In Part 1, we left our story with "wash" — a humble, beer-like liquid of 7-10% alcohol. Now comes the transformation: copper, steam, and some of the finest judgment calls in the drinks world.

Why Copper?

Whisky stills are made of copper for reasons far beyond tradition. Copper chemically neutralises the sulphur compounds created during fermentation, compounds that would otherwise bring harshness and rubbery, meaty notes into your glass. More copper contact means a cleaner, lighter spirit; less contact means a heavier, more characterful one. Distilleries also maintain their copper obsessively, because oxidised, tired copper stops doing its job.

First Distillation: The Wash Still

The wash goes into the largest still in the house, the wash still — and is heated. Alcohol boils at 78.37°C, lower than water, so it evaporates first, carrying flavour compounds with it. The vapour rises, condenses, and what flows out is called low wines, roughly 20-25% alcohol.
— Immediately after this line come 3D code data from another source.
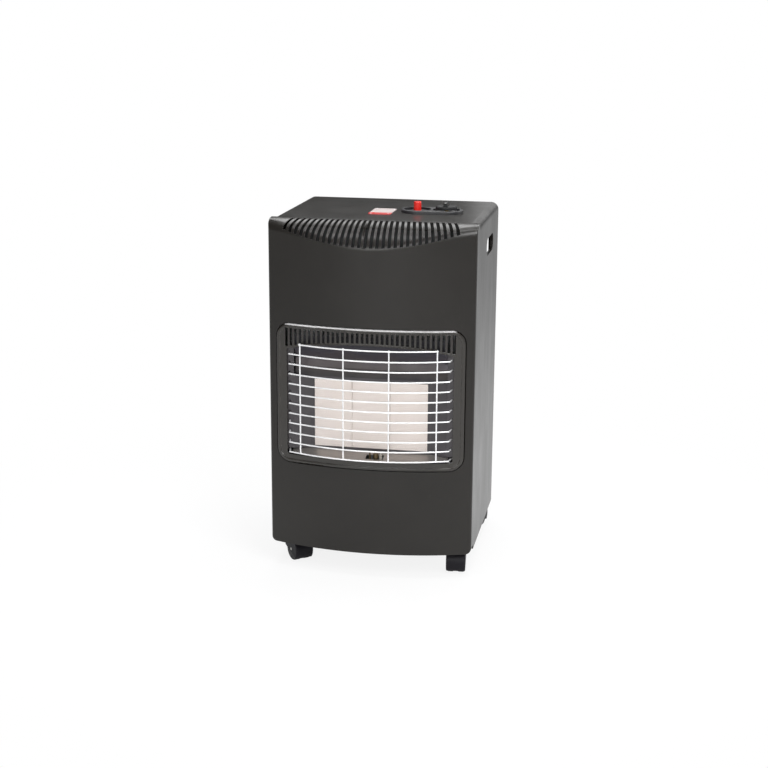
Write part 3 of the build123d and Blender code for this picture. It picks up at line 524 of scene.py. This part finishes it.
mouldings = {
    "controlBlack": {
        "color": (0.016, 0.016, 0.018), "colorLight": (0.024, 0.024, 0.026),
        "rubColor": (0.08, 0.08, 0.085), "dustColor": (0.20, 0.19, 0.18),
        "roughness": 0.42, "specular": 0.5, "grainSize": 0.0007, "grainDepth": 0.25,
        "edgeRadius": 0.0005, "edgeRub": 0.35, "dust": 0.10, "handling": 0.8,
    },
    "knobMoulding": {
        "color": (0.010, 0.010, 0.011), "colorLight": (0.015, 0.015, 0.016),
        "rubColor": (0.05, 0.05, 0.055), "dustColor": (0.12, 0.115, 0.11),
        "roughness": 0.48, "specular": 0.25, "grainSize": 0.0007, "grainDepth": 0.2,
        "edgeRadius": 0.0005, "edgeRub": 0.3, "dust": 0.06, "handling": 0.8,
    },
    "buttonRed": {
        "color": (0.62, 0.018, 0.012), "colorLight": (0.74, 0.026, 0.018),
        "rubColor": (0.85, 0.16, 0.12), "dustColor": (0.5, 0.3, 0.28),
        "roughness": 0.22, "specular": 0.5, "grainSize": 0.0014, "grainDepth": 0.04,
        "edgeRadius": 0.0004, "edgeRub": 0.3, "dust": 0.05, "handling": 0.6,
    },
    "sootedGlaze": {
        "color": (0.34, 0.31, 0.27), "colorLight": (0.46, 0.43, 0.38),
        "rubColor": (0.6, 0.56, 0.5), "dustColor": (0.2, 0.18, 0.16),
        "roughness": 0.35, "specular": 0.5, "grainSize": 0.0010, "grainDepth": 0.08,
        "edgeRadius": 0.0002, "edgeRub": 0.3, "dust": 0.3, "handling": 0.6,
    },
    "labelWhite": {
        "color": (0.44, 0.385, 0.37), "colorLight": (0.52, 0.455, 0.44),
        "rubColor": (0.5, 0.5, 0.48), "dustColor": (0.45, 0.43, 0.40),
        "roughness": 0.5, "specular": 0.3, "grainSize": 0.0012, "grainDepth": 0.05,
        "edgeRadius": 0.0003, "edgeRub": 0.4, "dust": 0.12, "handling": 0.8,
    },
    "labelRed": {
        "color": (0.50, 0.030, 0.028), "colorLight": (0.60, 0.045, 0.040),
        "rubColor": (0.7, 0.4, 0.38), "dustColor": (0.5, 0.35, 0.33),
        "roughness": 0.34, "specular": 0.5, "grainSize": 0.0012, "grainDepth": 0.05,
        "edgeRadius": 0.0003, "edgeRub": 0.4, "dust": 0.10, "handling": 0.8,
    },
    "markGrey": {
        "color": (0.46, 0.46, 0.46), "colorLight": (0.56, 0.56, 0.56),
        "rubColor": (0.2, 0.2, 0.2), "dustColor": (0.4, 0.39, 0.37),
        "roughness": 0.5, "specular": 0.4, "grainSize": 0.0006, "grainDepth": 0.1,
        "edgeRadius": 0.0001, "edgeRub": 0.3, "dust": 0.15, "handling": 0.8,
    },
    "glazedWhite": {
        "color": (0.80, 0.78, 0.73), "colorLight": (0.86, 0.84, 0.79),
        "rubColor": (0.7, 0.66, 0.58), "dustColor": (0.3, 0.27, 0.24),
        "roughness": 0.20, "specular": 0.5, "grainSize": 0.0010, "grainDepth": 0.05,
        "edgeRadius": 0.0002, "edgeRub": 0.3, "dust": 0.25, "handling": 0.6,
    },
    "gasketFibre": {
        "color": (0.66, 0.63, 0.57), "colorLight": (0.78, 0.75, 0.69),
        "rubColor": (0.8, 0.78, 0.72), "dustColor": (0.4, 0.37, 0.33),
        "roughness": 0.95, "specular": 0.2, "grainSize": 0.0005, "grainDepth": 0.9,
        "edgeRadius": 0.0003, "edgeRub": 0.2, "dust": 0.1, "handling": 0.3,
    },
    "castorNylon": {
        "color": (0.006, 0.0052, 0.007), "colorLight": (0.010, 0.009, 0.012),
        "rubColor": (0.06, 0.06, 0.07), "dustColor": (0.12, 0.11, 0.105),
        "roughness": 0.42, "specular": 0.16, "grainSize": 0.0009, "grainDepth": 0.12,
        "edgeRadius": 0.0006, "edgeRub": 0.4, "dust": 0.22, "handling": 1.0,
    },
    "wheelNylon": {
        "color": (0.014, 0.014, 0.015), "colorLight": (0.022, 0.022, 0.023),
        "rubColor": (0.09, 0.088, 0.085), "dustColor": (0.17, 0.16, 0.15),
        "roughness": 0.5, "specular": 0.45, "grainSize": 0.0012, "grainDepth": 0.25,
        "edgeRadius": 0.0006, "edgeRub": 0.7, "dust": 0.2, "handling": 1.2,
    },
}
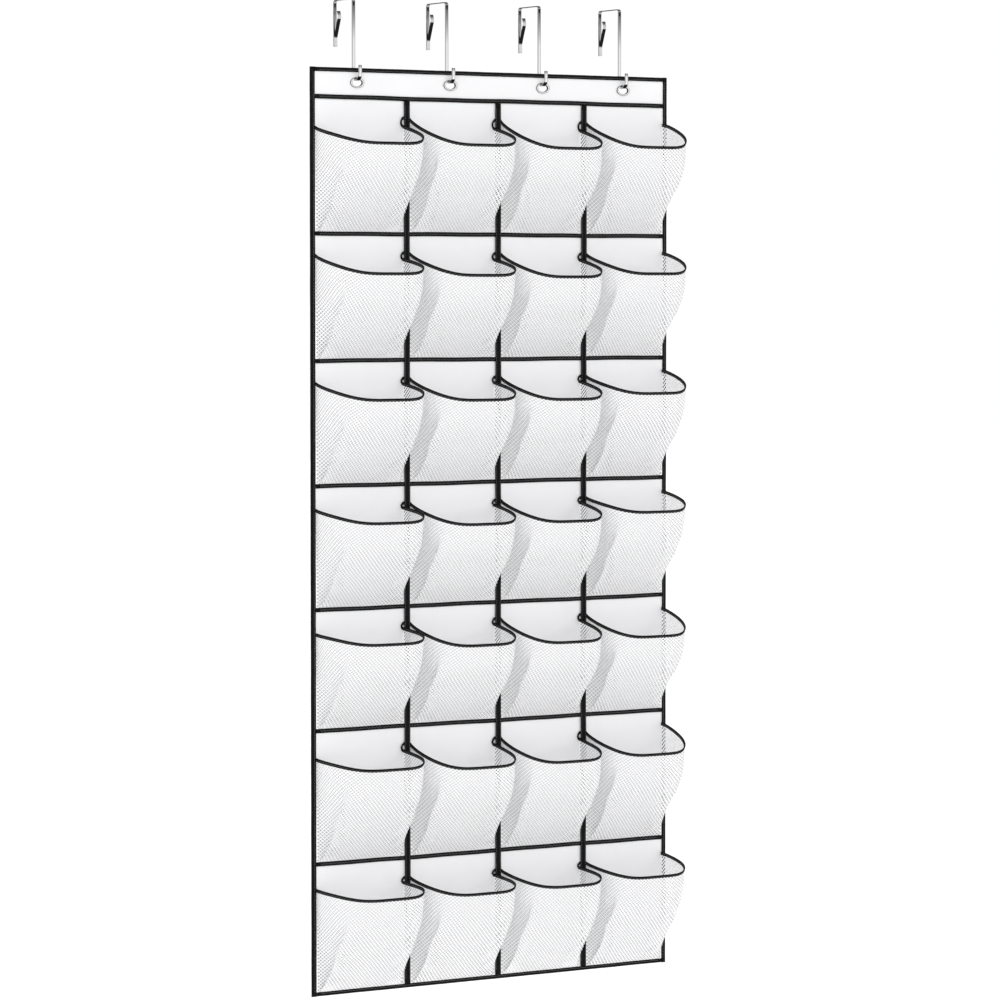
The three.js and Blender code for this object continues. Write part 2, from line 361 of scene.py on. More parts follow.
HOLE_SHARE = 0.8  # of the eyelet's own half width and height
HOLE_SIDES = 32
punch_points, punch_faces = [], []
for box in eyelet_boxes:
    centre, reach = middle(box), HOLE_SHARE * (box[1] - box[0]) / 2
    first = len(punch_points)
    for y in (box[0].y - 4 * MM, box[1].y + 4 * MM):
        for side in range(HOLE_SIDES):
            turn = 2 * math.pi * side / HOLE_SIDES
            x, z = centre.x + reach.x * math.cos(turn), centre.z + reach.z * math.sin(turn)
            punch_points.append((x, y, z))
    front, rear = range(first, first + HOLE_SIDES), range(first + HOLE_SIDES, first + 2 * HOLE_SIDES)
    punch_faces += [tuple(front), tuple(reversed(rear))]
    for side in range(HOLE_SIDES):
        after = (side + 1) % HOLE_SIDES
        punch_faces.append((front[after], front[side], rear[side], rear[after]))
punch = mesh_object("punch", punch_points, punch_faces, cloth_finish)
holes = header_cloth.modifiers.new("holes", "BOOLEAN")
holes.operation, holes.object, holes.solver = "DIFFERENCE", punch, "EXACT"
as_mesh(header_cloth)
bpy.data.objects.remove(punch)
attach(header_cloth, "panel")
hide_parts("header_panel")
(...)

Stronger than wash, but still a long way from whisky.

Second Distillation: The Spirit Still and the Cut

The low wines move to the smaller, more delicate spirit still, and here the real artistry begins. The distiller divides the run into three fractions:

  • Heads (foreshots): the first vapours, volatile, aggressive, containing compounds you genuinely don't want, including methanol. Set aside for redistillation.

  • Hearts: the middle of the run, the pure, characterful centre that will become whisky. Only this fraction goes to the cask. (In rakı, we call this same prized fraction the göbek — the belly. Every distilling culture found the same truth.)

  • Tails (feints): the end of the run, heavy, oily, bitter. Also redistilled.

Deciding exactly when hearts begin and end — the cut points, is one of the most consequential choices in whisky making. A minute early or late, repeated over thousands of runs, defines a distillery's signature. New make spirit leaves this process at roughly 70-80% alcohol, and completely clear: all of whisky's colour comes later, from the cask.

The Shape of Flavour

Here's the beautiful part: two distilleries can use identical barley and identical yeast and still make completely different whisky — because of still shape.

The neck: tall necks, Glenmorangie is the famous example, create more reflux — vapours cooling and falling back for another round of distillation, producing light, delicate spirit. Short necks, Macallan, let heavier compounds through: richer, oilier whisky.

The lyne arm: the pipe carrying vapour to the condenser. Angled upward, it sends heavy vapours back, lighter spirit. Angled downward, everything rushes through — bolder spirit. Horizontal sits in between.

The condenser: traditional worm tubs give minimal copper contact and a heavier, meatier character, while modern shell-and-tube condensers give more contact and cleaner spirit.  wrote a full deep-dive on this: Worm Tubs vs Shell & Tube Condensers.

Still shapes even have names: onion, plain, straight, ball, lantern, and distilleries are so superstitious about them that when a still is replaced, every dent is faithfully copied.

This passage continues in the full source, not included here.